Abstract

This article rethinks the emergence of narrative film syntax through the comedy genre, focusing on slapstick films that depict female unruliness. I discuss films featuring Mabel Normand, Florence Turner, Marie Dressler, Sarah Duhamel, and other forgotten silent comediennes, arguing that these women's performances played crucial roles in orchestrating transitions in industrial film form. Focusing on a comparison between the French Pathé and American Vitagraph companies, I examine the variety of techniques deployed to try to rationalize or contain the unruly bodily gestures of slapstick comedienne performers — most of whom have now dropped out of historical visibility entirely. I frame this comparative analysis through close readings of two key texts: a Vitagraph trick film, Princess Nicotine; or, The Smoke Fairy (dir. J. Stuart Blackton, 1909), which depicts the surrealistic plight of a male cigar smoker who gets pestered by two micrographic nicotine fairies; and a Pathé slapstick comedy, Betty Pulls the Strings (dir.
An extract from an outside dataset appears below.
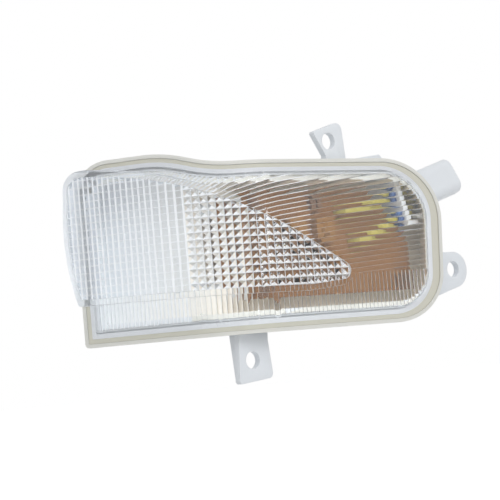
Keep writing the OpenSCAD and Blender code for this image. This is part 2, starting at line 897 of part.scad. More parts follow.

Roméo Bosetti, 1910), about a madcap female trickster whose pranks wreak mass anarchy. Whereas films like Princess Nicotine micromanage their comediennes' unruly bodily performances in order to execute their trick techniques, films like Betty let their comediennes run wild in front of the camera, instead making sense of their irrational behavior through postproduction editing. Comedy has always haunted the emergence of cinema both as a narrative storytelling medium and as an international industry. Here, I analyze how unruly women and uncomfortable experiences of laughter provided coconspirators for legitimizing the motion picture's nascent storytelling vocabulary.